→ REQUEST
Write out the data again in full, exactly as it reads.

---- DATASET EXTRACT

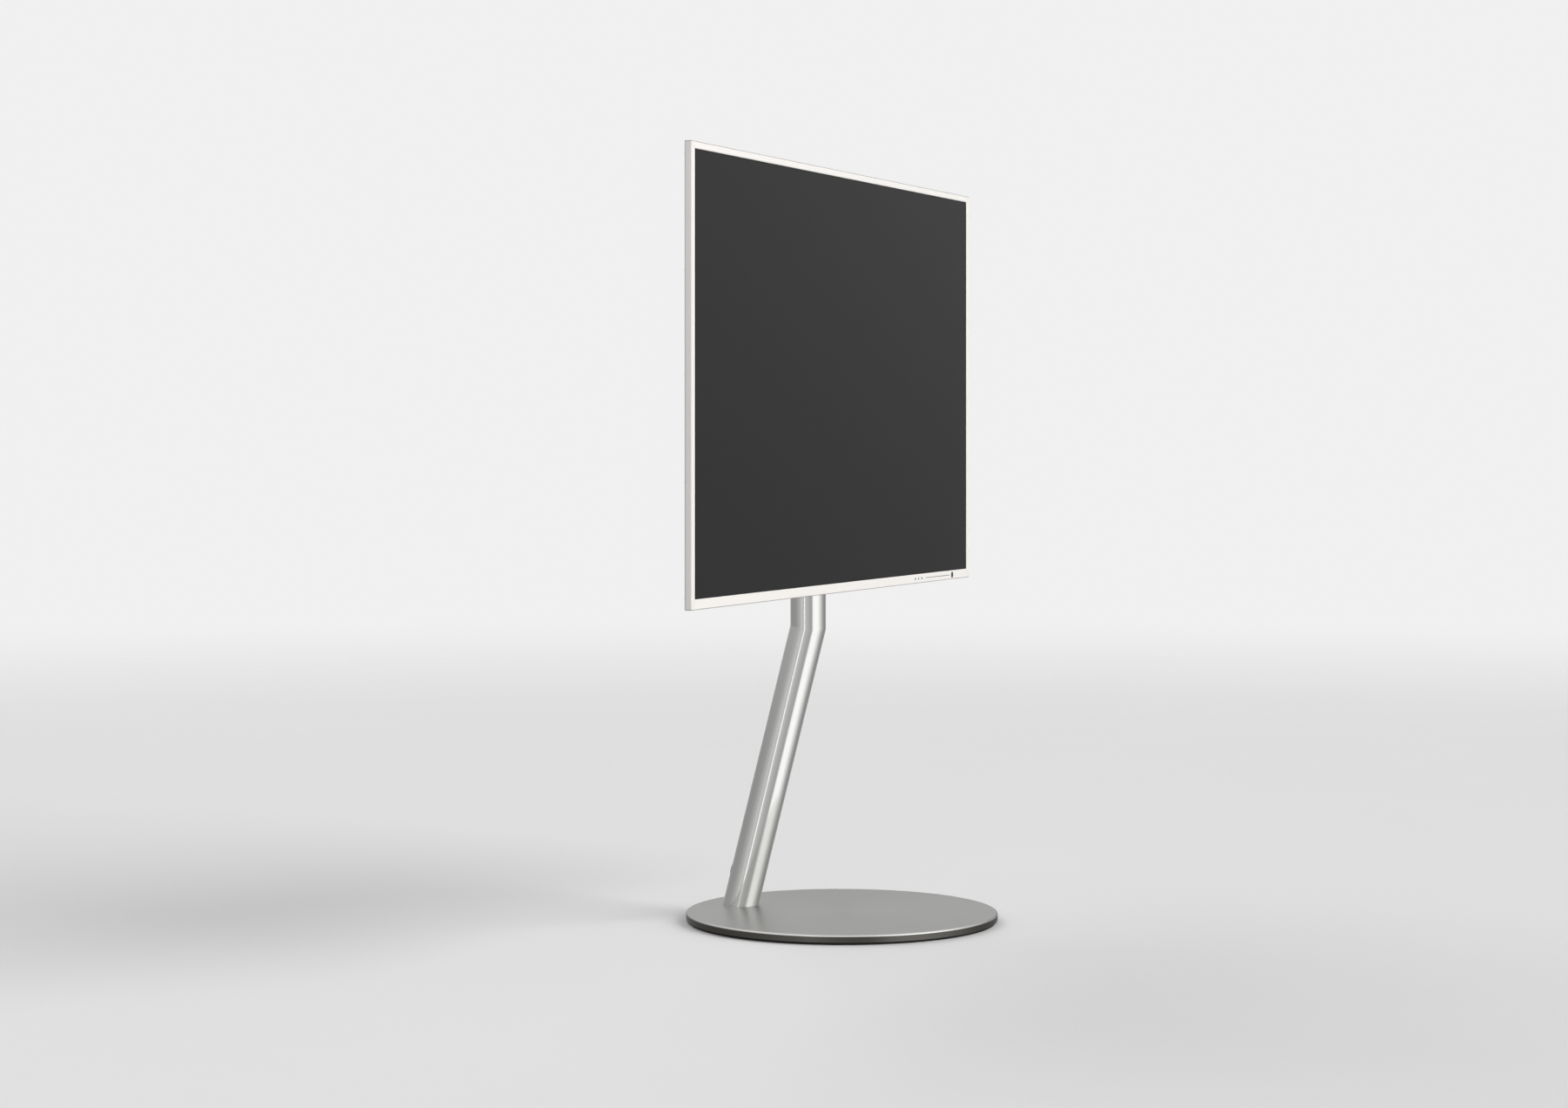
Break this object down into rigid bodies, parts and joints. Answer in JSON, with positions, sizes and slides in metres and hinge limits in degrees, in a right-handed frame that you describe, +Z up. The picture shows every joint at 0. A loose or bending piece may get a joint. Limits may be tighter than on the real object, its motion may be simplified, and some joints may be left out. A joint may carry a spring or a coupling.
{
  "type": "touchscreen kiosk",
  "caption": "Large flat display in a slim aluminium frame on a bent round steel column with a round disc base; the display turns on the column.",
  "frame": {"origin": "centre of the base disc on the floor", "axes": "+Z up, the display faces -Y, +X is the display's right-hand side as a visitor sees it"},
  "size_m": [1.2356, 0.525, 1.263],
  "materials": {
    "base_steel": "fine circular brushed stainless, satin",
    "column_steel": "lengthwise brushed stainless tube",
    "pad_rubber": "black, matt",
    "frame_aluminium": "silver anodised extrusion",
    "screen_glass": "dark screen glass, switched off",
    "gasket_rubber": "black foam gasket",
    "film_clear": "clear optical film",
    "cell_glass": "thin LCD glass",
    "diffuser_white": "white diffuser film",
    "guide_acrylic": "clear acrylic sheet",
    "led_strip": "white LED strip",
    "tray_steel": "galvanised sheet",
    "cover_paint": "dark grey powder coat",
    "bracket_paint": "black powder coat",
    "housing_plastic": "dark grey moulded plastic, fine grain",
    "black_plastic": "black moulded plastic",
    "key_plastic": "dark keys, satin gloss",
    "rocker_plastic": "black rocker",
    "light_bar_plastic": "smoked acrylic",
    "bush_plastic": "natural bearing plastic",
    "screw_steel": "zinc-plated steel screws",
    "boss_steel": "turned steel",
    "standoff_brass": "turned brass",
    "board_green": "green circuit board with its parts",
    "speaker_black": "black speaker box",
    "panel_steel": "plain steel plate",
    "ribbon_white": "flat white ribbon",
    "cable_black": "black sheathed cable"
  },
  "bodies": {
    "stand": {"base_plate": "base_steel", "base_pad": "pad_rubber", "column": "column_steel", "foot_plug": "boss_steel", "foot_screws": "screw_steel", "grommet_upper": "gasket_rubber", "grommet_lower": "gasket_rubber", "column_cap": "black_plastic", "support_collar": "bracket_paint", "collar_set_screws": "screw_steel", "stop_pin": "boss_steel"},
    "display": {"swivel_sleeve": "bracket_paint", "swivel_bushes": "bush_plastic", "mount_plate": "bracket_paint", "saddle_screws": "screw_steel", "mounting_bosses": "boss_steel", "mounting_screws": "screw_steel", "rail_top": "frame_aluminium", "rail_bottom": "frame_aluminium", "rail_left": "frame_aluminium", "rail_right": "frame_aluminium", "frame_blocks": "tray_steel", "corner_keys": "tray_steel", "cover_screws": "screw_steel", "glass_gasket": "gasket_rubber", "touch_glass": "screen_glass", "touch_film": "film_clear", "lcd_cell": "cell_glass", "diffuser_sheet": "diffuser_white", "prism_sheet": "film_clear", "light_guide": "guide_acrylic", "led_bar": "led_strip", "backlight_tray": "tray_steel", "rear_cover": "cover_paint", "light_bar": "light_bar_plastic", "key_board": "board_green", "rear_housing": "housing_plastic", "housing_screws": "screw_steel", "power_board": "board_green", "main_board": "board_green", "touch_board": "board_green", "timing_board": "board_green", "board_standoffs": "standoff_brass", "board_screws": "screw_steel", "speakers": "speaker_black", "mains_inlet": "black_plastic", "switch_body": "black_plastic", "port_panel": "panel_steel", "panel_screws": "screw_steel", "panel_ribbons": "ribbon_white", "key_ribbon": "ribbon_white", "touch_ribbon": "ribbon_white", "mains_harness": "cable_black", "dc_harness": "cable_black", "signal_cable": "cable_black"},
    "small_key_1": {"small_key_1": "key_plastic"},
    "small_key_2": {"small_key_2": "key_plastic"},
    "small_key_3": {"small_key_3": "key_plastic"},
    "power_key": {"power_key": "key_plastic"},
    "rocker": {"rocker": "rocker_plastic"}
  },
  "joints": [
    {"name": "display_swivel", "type": "hinge", "parent": "stand", "child": "display", "pos_m": [0, 0.06155, 0.8085], "axis": [0, 0, 1], "range_deg": [-30, 30]},
    {"name": "small_key_1_press", "type": "slide", "parent": "display", "child": "small_key_1", "axis": [0, 1, 0], "range_m": [0, 0.0008], "stiffness_N_per_m": 1200, "springref_m": -0.0005},
    {"name": "small_key_2_press", "type": "slide", "parent": "display", "child": "small_key_2", "axis": [0, 1, 0], "range_m": [0, 0.0008], "stiffness_N_per_m": 1200, "springref_m": -0.0005},
    {"name": "small_key_3_press", "type": "slide", "parent": "display", "child": "small_key_3", "axis": [0, 1, 0], "range_m": [0, 0.0008], "stiffness_N_per_m": 1200, "springref_m": -0.0005},
    {"name": "power_key_press", "type": "slide", "parent": "display", "child": "power_key", "axis": [0, 1, 0], "range_m": [0, 0.0008], "stiffness_N_per_m": 1200, "springref_m": -0.0005},
    {"name": "rocker_tilt", "type": "hinge", "parent": "display", "child": "rocker", "pos_m": [-0.255, 0.0177, 0.6692], "axis": [0, 1, 0], "range_deg": [-14, 0]}
  ]
}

--------

→ SOLUTION
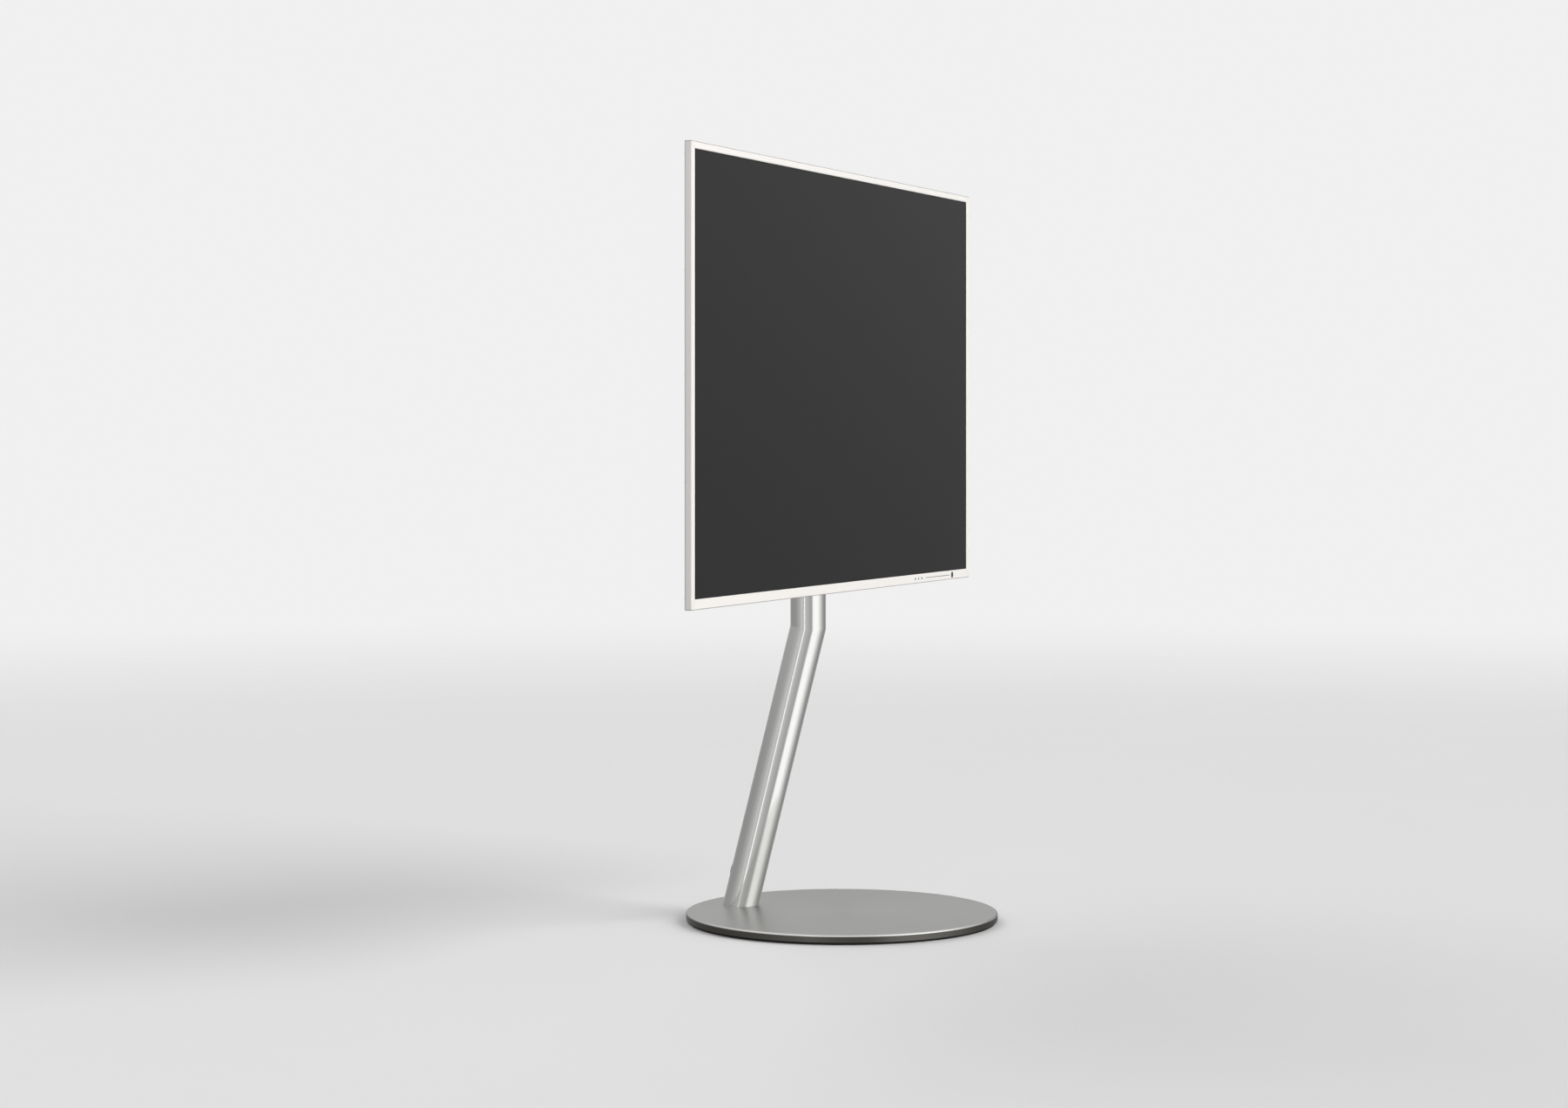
Break this object down into rigid bodies, parts and joints. Answer in JSON, with positions, sizes and slides in metres and hinge limits in degrees, in a right-handed frame that you describe, +Z up. The picture shows every joint at 0. A loose or bending piece may get a joint. Limits may be tighter than on the real object, its motion may be simplified, and some joints may be left out. A joint may carry a spring or a coupling.
{
  "type": "touchscreen kiosk",
  "caption": "Large flat display in a slim aluminium frame on a bent round steel column with a round disc base; the display turns on the column.",
  "frame": {"origin": "centre of the base disc on the floor", "axes": "+Z up, the display faces -Y, +X is the display's right-hand side as a visitor sees it"},
  "size_m": [1.2356, 0.525, 1.263],
  "materials": {
    "base_steel": "fine circular brushed stainless, satin",
    "column_steel": "lengthwise brushed stainless tube",
    "pad_rubber": "black, matt",
    "frame_aluminium": "silver anodised extrusion",
    "screen_glass": "dark screen glass, switched off",
    "gasket_rubber": "black foam gasket",
    "film_clear": "clear optical film",
    "cell_glass": "thin LCD glass",
    "diffuser_white": "white diffuser film",
    "guide_acrylic": "clear acrylic sheet",
    "led_strip": "white LED strip",
    "tray_steel": "galvanised sheet",
    "cover_paint": "dark grey powder coat",
    "bracket_paint": "black powder coat",
    "housing_plastic": "dark grey moulded plastic, fine grain",
    "black_plastic": "black moulded plastic",
    "key_plastic": "dark keys, satin gloss",
    "rocker_plastic": "black rocker",
    "light_bar_plastic": "smoked acrylic",
    "bush_plastic": "natural bearing plastic",
    "screw_steel": "zinc-plated steel screws",
    "boss_steel": "turned steel",
    "standoff_brass": "turned brass",
    "board_green": "green circuit board with its parts",
    "speaker_black": "black speaker box",
    "panel_steel": "plain steel plate",
    "ribbon_white": "flat white ribbon",
    "cable_black": "black sheathed cable"
  },
  "bodies": {
    "stand": {"base_plate": "base_steel", "base_pad": "pad_rubber", "column": "column_steel", "foot_plug": "boss_steel", "foot_screws": "screw_steel", "grommet_upper": "gasket_rubber", "grommet_lower": "gasket_rubber", "column_cap": "black_plastic", "support_collar": "bracket_paint", "collar_set_screws": "screw_steel", "stop_pin": "boss_steel"},
    "display": {"swivel_sleeve": "bracket_paint", "swivel_bushes": "bush_plastic", "mount_plate": "bracket_paint", "saddle_screws": "screw_steel", "mounting_bosses": "boss_steel", "mounting_screws": "screw_steel", "rail_top": "frame_aluminium", "rail_bottom": "frame_aluminium", "rail_left": "frame_aluminium", "rail_right": "frame_aluminium", "frame_blocks": "tray_steel", "corner_keys": "tray_steel", "cover_screws": "screw_steel", "glass_gasket": "gasket_rubber", "touch_glass": "screen_glass", "touch_film": "film_clear", "lcd_cell": "cell_glass", "diffuser_sheet": "diffuser_white", "prism_sheet": "film_clear", "light_guide": "guide_acrylic", "led_bar": "led_strip", "backlight_tray": "tray_steel", "rear_cover": "cover_paint", "light_bar": "light_bar_plastic", "key_board": "board_green", "rear_housing": "housing_plastic", "housing_screws": "screw_steel", "power_board": "board_green", "main_board": "board_green", "touch_board": "board_green", "timing_board": "board_green", "board_standoffs": "standoff_brass", "board_screws": "screw_steel", "speakers": "speaker_black", "mains_inlet": "black_plastic", "switch_body": "black_plastic", "port_panel": "panel_steel", "panel_screws": "screw_steel", "panel_ribbons": "ribbon_white", "key_ribbon": "ribbon_white", "touch_ribbon": "ribbon_white", "mains_harness": "cable_black", "dc_harness": "cable_black", "signal_cable": "cable_black"},
    "small_key_1": {"small_key_1": "key_plastic"},
    "small_key_2": {"small_key_2": "key_plastic"},
    "small_key_3": {"small_key_3": "key_plastic"},
    "power_key": {"power_key": "key_plastic"},
    "rocker": {"rocker": "rocker_plastic"}
  },
  "joints": [
    {"name": "display_swivel", "type": "hinge", "parent": "stand", "child": "display", "pos_m": [0, 0.06155, 0.8085], "axis": [0, 0, 1], "range_deg": [-30, 30]},
    {"name": "small_key_1_press", "type": "slide", "parent": "display", "child": "small_key_1", "axis": [0, 1, 0], "range_m": [0, 0.0008], "stiffness_N_per_m": 1200, "springref_m": -0.0005},
    {"name": "small_key_2_press", "type": "slide", "parent": "display", "child": "small_key_2", "axis": [0, 1, 0], "range_m": [0, 0.0008], "stiffness_N_per_m": 1200, "springref_m": -0.0005},
    {"name": "small_key_3_press", "type": "slide", "parent": "display", "child": "small_key_3", "axis": [0, 1, 0], "range_m": [0, 0.0008], "stiffness_N_per_m": 1200, "springref_m": -0.0005},
    {"name": "power_key_press", "type": "slide", "parent": "display", "child": "power_key", "axis": [0, 1, 0], "range_m": [0, 0.0008], "stiffness_N_per_m": 1200, "springref_m": -0.0005},
    {"name": "rocker_tilt", "type": "hinge", "parent": "display", "child": "rocker", "pos_m": [-0.255, 0.0177, 0.6692], "axis": [0, 1, 0], "range_deg": [-14, 0]}
  ]
}